--- START ---

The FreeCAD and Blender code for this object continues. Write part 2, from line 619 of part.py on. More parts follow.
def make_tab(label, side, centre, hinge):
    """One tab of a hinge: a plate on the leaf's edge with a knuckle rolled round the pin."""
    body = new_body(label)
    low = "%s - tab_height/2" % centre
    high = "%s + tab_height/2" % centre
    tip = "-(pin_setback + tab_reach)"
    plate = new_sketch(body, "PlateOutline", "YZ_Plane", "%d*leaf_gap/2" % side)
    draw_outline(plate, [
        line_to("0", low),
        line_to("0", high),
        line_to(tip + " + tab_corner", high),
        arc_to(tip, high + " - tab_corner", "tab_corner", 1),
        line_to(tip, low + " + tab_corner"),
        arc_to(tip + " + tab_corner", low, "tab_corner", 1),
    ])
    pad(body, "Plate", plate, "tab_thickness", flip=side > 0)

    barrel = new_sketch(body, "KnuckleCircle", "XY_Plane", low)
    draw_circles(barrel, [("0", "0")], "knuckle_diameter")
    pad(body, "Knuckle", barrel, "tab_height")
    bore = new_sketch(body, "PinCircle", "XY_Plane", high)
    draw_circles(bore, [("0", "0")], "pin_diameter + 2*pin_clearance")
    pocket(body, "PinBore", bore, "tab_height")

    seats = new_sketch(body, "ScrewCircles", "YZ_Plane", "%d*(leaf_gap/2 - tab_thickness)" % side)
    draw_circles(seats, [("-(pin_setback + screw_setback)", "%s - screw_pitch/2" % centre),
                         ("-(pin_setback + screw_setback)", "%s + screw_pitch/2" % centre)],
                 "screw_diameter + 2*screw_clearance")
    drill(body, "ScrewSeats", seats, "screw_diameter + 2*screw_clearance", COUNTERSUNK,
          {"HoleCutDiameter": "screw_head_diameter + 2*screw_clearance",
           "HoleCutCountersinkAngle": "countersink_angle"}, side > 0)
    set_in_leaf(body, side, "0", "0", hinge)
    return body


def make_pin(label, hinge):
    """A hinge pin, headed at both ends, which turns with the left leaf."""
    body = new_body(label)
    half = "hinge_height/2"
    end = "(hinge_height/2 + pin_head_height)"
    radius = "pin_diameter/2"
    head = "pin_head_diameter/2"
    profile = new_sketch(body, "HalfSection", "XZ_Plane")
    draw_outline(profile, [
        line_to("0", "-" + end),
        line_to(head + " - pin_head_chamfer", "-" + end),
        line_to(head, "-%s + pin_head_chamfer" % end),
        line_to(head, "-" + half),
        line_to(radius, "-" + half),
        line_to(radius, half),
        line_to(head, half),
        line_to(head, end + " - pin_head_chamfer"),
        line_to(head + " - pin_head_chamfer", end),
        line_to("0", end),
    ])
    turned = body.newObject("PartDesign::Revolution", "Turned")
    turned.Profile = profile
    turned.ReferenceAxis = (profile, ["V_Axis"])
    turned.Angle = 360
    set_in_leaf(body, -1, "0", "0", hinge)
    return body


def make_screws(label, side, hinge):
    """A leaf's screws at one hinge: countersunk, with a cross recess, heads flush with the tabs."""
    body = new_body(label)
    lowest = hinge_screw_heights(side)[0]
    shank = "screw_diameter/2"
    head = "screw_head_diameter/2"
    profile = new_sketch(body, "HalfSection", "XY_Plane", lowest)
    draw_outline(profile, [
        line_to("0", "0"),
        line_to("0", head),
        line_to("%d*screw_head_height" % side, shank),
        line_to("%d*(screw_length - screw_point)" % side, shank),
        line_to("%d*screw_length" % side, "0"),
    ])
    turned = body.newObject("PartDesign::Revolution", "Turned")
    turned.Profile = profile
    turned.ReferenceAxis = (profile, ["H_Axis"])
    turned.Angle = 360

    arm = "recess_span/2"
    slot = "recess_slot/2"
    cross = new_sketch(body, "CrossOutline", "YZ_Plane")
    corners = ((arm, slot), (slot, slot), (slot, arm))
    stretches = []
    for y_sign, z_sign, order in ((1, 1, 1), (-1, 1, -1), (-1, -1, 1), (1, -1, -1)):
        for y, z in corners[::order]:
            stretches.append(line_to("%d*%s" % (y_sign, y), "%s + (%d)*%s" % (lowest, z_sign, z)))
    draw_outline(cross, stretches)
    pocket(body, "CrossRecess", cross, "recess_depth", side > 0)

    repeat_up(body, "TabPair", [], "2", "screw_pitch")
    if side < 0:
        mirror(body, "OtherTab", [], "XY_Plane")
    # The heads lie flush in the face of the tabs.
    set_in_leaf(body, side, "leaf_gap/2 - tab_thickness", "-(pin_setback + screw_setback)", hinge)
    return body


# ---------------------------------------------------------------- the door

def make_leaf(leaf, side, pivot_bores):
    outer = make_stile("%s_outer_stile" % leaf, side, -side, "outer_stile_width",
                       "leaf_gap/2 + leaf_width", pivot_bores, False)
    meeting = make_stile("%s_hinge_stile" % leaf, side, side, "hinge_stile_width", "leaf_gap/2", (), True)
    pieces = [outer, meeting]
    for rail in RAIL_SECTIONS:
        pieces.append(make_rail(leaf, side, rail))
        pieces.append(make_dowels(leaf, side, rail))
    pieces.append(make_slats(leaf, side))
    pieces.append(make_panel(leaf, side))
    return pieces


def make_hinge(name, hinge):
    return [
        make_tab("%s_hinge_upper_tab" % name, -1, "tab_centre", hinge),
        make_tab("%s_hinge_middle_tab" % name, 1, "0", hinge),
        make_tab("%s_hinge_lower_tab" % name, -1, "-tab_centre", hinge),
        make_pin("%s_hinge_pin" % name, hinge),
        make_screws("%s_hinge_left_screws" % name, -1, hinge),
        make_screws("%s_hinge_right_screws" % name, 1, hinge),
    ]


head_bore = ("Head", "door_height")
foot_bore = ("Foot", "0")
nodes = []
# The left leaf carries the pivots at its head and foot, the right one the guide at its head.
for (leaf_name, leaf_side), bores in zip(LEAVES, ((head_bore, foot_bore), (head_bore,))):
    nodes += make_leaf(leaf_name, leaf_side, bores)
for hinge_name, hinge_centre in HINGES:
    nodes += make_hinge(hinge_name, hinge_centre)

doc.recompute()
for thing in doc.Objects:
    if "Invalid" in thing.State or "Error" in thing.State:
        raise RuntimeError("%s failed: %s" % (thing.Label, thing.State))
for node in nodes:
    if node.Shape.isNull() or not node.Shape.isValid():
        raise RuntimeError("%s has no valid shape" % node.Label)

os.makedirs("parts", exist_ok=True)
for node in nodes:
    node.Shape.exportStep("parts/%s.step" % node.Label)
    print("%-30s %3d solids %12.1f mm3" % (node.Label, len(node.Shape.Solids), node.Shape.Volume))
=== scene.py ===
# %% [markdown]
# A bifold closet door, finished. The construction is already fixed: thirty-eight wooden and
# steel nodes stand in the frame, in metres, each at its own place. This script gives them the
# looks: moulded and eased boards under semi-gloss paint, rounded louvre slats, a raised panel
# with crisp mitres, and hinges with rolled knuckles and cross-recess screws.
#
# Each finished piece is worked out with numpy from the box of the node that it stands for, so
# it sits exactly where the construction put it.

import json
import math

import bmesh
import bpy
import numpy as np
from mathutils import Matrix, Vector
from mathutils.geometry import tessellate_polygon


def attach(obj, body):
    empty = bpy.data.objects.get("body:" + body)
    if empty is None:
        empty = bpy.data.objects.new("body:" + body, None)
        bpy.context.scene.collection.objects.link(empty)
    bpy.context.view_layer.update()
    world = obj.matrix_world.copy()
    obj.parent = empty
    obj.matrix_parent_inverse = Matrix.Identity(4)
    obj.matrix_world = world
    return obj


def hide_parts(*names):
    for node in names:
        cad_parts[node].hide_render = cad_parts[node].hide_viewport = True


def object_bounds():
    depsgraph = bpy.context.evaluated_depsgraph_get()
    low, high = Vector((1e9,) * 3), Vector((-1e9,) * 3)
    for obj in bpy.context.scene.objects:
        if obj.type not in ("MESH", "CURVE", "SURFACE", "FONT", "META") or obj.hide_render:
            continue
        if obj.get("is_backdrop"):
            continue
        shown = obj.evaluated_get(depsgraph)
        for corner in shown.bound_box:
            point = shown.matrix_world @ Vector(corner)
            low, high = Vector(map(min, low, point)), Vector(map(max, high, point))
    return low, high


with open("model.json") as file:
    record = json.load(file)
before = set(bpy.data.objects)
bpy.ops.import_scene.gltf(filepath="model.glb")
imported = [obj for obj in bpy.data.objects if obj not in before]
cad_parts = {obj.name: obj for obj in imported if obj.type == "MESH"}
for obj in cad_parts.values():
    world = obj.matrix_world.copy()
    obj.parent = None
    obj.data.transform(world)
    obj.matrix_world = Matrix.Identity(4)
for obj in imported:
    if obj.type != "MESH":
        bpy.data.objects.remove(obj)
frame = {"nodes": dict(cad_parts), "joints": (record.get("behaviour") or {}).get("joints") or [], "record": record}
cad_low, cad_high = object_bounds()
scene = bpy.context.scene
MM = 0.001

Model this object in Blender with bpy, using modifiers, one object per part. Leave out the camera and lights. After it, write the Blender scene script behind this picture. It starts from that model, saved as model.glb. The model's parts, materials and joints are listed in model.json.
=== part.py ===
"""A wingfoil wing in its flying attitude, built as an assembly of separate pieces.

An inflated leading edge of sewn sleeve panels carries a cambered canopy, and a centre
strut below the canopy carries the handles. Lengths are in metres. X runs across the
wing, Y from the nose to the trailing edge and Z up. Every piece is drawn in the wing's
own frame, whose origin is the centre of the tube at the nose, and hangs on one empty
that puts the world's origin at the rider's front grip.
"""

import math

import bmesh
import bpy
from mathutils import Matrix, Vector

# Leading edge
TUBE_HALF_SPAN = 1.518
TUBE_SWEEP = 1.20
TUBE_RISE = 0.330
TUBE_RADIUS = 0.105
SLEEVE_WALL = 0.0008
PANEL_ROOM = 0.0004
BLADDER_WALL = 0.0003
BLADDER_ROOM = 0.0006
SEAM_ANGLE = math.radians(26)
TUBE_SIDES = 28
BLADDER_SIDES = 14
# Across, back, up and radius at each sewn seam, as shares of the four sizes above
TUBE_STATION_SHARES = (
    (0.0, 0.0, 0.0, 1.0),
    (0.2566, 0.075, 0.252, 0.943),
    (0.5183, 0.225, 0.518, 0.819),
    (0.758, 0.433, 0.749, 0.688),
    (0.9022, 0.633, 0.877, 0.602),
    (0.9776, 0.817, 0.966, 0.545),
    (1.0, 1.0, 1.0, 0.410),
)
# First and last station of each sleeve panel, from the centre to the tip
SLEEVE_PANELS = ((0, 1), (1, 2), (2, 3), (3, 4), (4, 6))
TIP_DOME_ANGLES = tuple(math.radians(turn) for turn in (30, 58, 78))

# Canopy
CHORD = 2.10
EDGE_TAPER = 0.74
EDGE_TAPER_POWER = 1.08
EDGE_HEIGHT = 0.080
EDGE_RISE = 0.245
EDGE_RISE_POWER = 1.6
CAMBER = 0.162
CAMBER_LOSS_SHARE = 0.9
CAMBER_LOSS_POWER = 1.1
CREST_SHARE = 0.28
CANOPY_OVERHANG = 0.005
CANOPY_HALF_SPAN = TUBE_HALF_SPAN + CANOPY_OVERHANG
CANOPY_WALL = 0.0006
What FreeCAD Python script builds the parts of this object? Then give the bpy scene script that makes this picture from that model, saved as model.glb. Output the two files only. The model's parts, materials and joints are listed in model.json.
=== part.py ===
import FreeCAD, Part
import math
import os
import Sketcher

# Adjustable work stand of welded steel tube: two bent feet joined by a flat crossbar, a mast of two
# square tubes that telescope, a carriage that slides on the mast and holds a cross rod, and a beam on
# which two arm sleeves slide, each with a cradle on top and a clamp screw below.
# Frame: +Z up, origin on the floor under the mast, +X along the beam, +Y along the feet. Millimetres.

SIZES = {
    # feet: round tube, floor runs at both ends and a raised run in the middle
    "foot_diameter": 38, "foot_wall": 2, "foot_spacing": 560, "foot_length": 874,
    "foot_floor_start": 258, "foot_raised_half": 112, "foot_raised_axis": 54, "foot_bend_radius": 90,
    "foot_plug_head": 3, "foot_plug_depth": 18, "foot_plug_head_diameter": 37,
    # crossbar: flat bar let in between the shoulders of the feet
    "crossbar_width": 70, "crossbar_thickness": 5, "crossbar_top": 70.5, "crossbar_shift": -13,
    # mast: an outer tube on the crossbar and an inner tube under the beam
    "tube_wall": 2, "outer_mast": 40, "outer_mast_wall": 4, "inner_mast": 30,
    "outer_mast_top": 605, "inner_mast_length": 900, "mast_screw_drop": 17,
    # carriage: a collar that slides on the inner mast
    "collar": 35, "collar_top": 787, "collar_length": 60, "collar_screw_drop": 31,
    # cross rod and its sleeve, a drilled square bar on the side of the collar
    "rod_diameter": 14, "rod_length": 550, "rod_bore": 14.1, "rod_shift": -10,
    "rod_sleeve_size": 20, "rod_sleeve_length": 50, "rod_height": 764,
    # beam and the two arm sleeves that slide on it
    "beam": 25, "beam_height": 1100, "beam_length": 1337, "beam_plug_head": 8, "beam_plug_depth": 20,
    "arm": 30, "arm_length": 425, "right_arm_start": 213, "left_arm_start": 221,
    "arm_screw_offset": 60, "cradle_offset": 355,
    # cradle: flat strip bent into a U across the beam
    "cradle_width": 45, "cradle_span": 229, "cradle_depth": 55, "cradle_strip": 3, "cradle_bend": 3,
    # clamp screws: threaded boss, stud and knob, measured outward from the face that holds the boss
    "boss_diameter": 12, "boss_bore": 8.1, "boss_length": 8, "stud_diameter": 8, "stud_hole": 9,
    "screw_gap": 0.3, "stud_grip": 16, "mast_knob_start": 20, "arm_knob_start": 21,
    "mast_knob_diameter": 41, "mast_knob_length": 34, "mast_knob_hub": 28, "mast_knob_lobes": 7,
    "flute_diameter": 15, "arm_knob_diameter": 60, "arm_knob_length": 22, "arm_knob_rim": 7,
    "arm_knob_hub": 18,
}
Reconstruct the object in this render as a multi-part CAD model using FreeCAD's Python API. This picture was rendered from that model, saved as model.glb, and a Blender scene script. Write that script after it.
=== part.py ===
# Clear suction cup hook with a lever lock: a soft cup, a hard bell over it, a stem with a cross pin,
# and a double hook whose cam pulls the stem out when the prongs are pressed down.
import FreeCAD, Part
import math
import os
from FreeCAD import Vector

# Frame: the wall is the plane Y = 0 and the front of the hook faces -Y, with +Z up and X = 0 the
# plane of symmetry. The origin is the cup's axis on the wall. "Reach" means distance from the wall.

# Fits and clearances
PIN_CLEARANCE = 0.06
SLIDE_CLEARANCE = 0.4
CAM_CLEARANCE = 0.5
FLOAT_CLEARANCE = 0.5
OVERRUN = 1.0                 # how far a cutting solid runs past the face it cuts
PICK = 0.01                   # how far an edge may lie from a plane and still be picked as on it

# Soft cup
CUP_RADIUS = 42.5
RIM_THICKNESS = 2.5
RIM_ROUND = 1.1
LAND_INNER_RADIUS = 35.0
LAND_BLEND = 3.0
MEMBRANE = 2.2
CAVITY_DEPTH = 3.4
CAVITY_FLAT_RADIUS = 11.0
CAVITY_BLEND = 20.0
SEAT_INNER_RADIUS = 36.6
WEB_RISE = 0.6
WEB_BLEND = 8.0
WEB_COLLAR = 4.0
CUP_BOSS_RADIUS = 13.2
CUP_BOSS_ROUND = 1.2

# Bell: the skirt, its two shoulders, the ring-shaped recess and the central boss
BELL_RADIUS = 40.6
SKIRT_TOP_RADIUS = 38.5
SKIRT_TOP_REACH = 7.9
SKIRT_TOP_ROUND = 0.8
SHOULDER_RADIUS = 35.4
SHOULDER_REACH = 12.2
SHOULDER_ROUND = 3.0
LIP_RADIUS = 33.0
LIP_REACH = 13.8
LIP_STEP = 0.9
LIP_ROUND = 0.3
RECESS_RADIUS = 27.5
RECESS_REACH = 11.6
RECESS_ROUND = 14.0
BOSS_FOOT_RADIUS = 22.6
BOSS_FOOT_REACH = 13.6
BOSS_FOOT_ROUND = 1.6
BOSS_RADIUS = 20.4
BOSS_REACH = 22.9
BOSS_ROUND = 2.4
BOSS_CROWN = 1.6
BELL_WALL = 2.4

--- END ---

◆ Problem:
Transcribe the lines above from the one with "pieces.append(make_panel(leaf, side))" through the one with "bpy.context.scene.collection.objects.link(empty)". Include both ends and leave out every other line.

◆ Reply:
    pieces.append(make_panel(leaf, side))
    return pieces


def make_hinge(name, hinge):
    return [
        make_tab("%s_hinge_upper_tab" % name, -1, "tab_centre", hinge),
        make_tab("%s_hinge_middle_tab" % name, 1, "0", hinge),
        make_tab("%s_hinge_lower_tab" % name, -1, "-tab_centre", hinge),
        make_pin("%s_hinge_pin" % name, hinge),
        make_screws("%s_hinge_left_screws" % name, -1, hinge),
        make_screws("%s_hinge_right_screws" % name, 1, hinge),
    ]


head_bore = ("Head", "door_height")
foot_bore = ("Foot", "0")
nodes = []
# The left leaf carries the pivots at its head and foot, the right one the guide at its head.
for (leaf_name, leaf_side), bores in zip(LEAVES, ((head_bore, foot_bore), (head_bore,))):
    nodes += make_leaf(leaf_name, leaf_side, bores)
for hinge_name, hinge_centre in HINGES:
    nodes += make_hinge(hinge_name, hinge_centre)

doc.recompute()
for thing in doc.Objects:
    if "Invalid" in thing.State or "Error" in thing.State:
        raise RuntimeError("%s failed: %s" % (thing.Label, thing.State))
for node in nodes:
    if node.Shape.isNull() or not node.Shape.isValid():
        raise RuntimeError("%s has no valid shape" % node.Label)

os.makedirs("parts", exist_ok=True)
for node in nodes:
    node.Shape.exportStep("parts/%s.step" % node.Label)
    print("%-30s %3d solids %12.1f mm3" % (node.Label, len(node.Shape.Solids), node.Shape.Volume))
=== scene.py ===
# %% [markdown]
# A bifold closet door, finished. The construction is already fixed: thirty-eight wooden and
# steel nodes stand in the frame, in metres, each at its own place. This script gives them the
# looks: moulded and eased boards under semi-gloss paint, rounded louvre slats, a raised panel
# with crisp mitres, and hinges with rolled knuckles and cross-recess screws.
#
# Each finished piece is worked out with numpy from the box of the node that it stands for, so
# it sits exactly where the construction put it.

import json
import math

import bmesh
import bpy
import numpy as np
from mathutils import Matrix, Vector
from mathutils.geometry import tessellate_polygon


def attach(obj, body):
    empty = bpy.data.objects.get("body:" + body)
    if empty is None:
        empty = bpy.data.objects.new("body:" + body, None)
        bpy.context.scene.collection.objects.link(empty)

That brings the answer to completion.